Gatherkit Web Development Process

In the world of web development, there are various ways to create a website. But for today, we will take a look at the most common process: the waterfall process.

The waterfall model is a breakdown of the project into linear milestones or phases. Each phase depends on the approvals of the previous one. Meaning, you can’t design without a strategy already planned, and you can’t develop without the design first complete. There can be other ways to develop, but for the average website process, waterfall can be the most effective.

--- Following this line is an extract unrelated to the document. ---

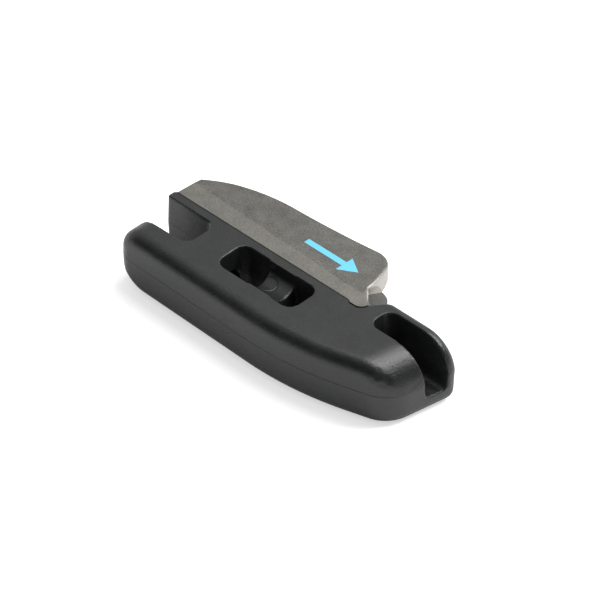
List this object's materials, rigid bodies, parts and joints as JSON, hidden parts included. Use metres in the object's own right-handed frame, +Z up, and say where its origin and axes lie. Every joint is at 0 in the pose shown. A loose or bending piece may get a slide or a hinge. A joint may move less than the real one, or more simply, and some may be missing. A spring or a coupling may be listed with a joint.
{
  "type": "jam cleat",
  "caption": "In-line rope cleat: a toothed aluminium V cleat on a moulded plastic body with a rope notch, windows and a bow slot",
  "frame": {"origin": "middle of the part's outline at its lowest point, as it lies on its flat side", "axes": "+X to the bow end that takes the load, +Y to the mouth of the rope groove, +Z up through the thickness"},
  "size_m": [0.092, 0.0406, 0.0183],
  "materials": {
    "body": "dark grey moulded nylon, fine matt grain",
    "cleat": "hard anodised casting, dull warm grey",
    "screws": "plain stainless steel"
  },
  "bodies": {
    "root": {"body": "body", "cleat": "cleat", "fixing_screws": "screws"}
  },
  "joints": []
}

We breakdown our web process into five distinct milestones: planning, designing, developing, testing, and launch.

1. Preparation

In the prep and strategy process, you will want to plan a solid structure for the site. This can include a user flow (how the user should travel through the website to take action), site architecture, content auditing, and tech requirements. With that strategy, you can plan out how to tell the story, implement funnels, and move users to action. You might also start preparing any SEO and meta tag research at this time.

2. Design

Design is done differently from person to person. It might include moodboards, stylescapes, wireframes, entire site designs, and prototyping. After the design is approved, you will want to prepare that design for development. This can include preparing a styleguide, cropping and prepping images, and getting the social share images ready. (Check out our other article just about the design process.)

3. Development

Once you have the strategy, content, and design approved, you can start on development. This process will include coding, preparing all the styles, building pages and custom functionality, as well as data entry and content management. Keep your code organized for easier collaboration. In our agency, we like to start with one page and design it from desktop to mobile. This will also be the time you implement your SEO and social sharing. We do full testing internally before moving on to other pages to reduce work. By taking a strategic approach and testing as you go, you can avoid headaches and revisions.

4. Testing

We like to test our pages as we build, but we also have a full QA process before handoff to the client. This process includes checking it on all major devices and browsers, checking for broken links, making sure all images are high-res, and content is in the correct place. Don’t forget about the little things too, like your 404 page and favicon. Did you remove all lorem ipsum? Are all forms sending and actually going into people’s inboxes properly? If you plan for ADA compliance, is it passing the checks or do you need to readjust?

5. Launch!

When the site is ready, you can finally push it live! Don’t forget your URL redirects, setting up security, speed, and all plugins are up to date. If you can, create documentation for your client to give further support.

Web development is a process that is constantly evolving. It is important to stay up-to-date on the latest trends and technologies to create the best possible user experience for your website’s visitors. Whatever you can do to automate and speed up the process, the more time you can save. And most importantly, don’t forget to review your project after it’s done and figure out how you can improve on the next project!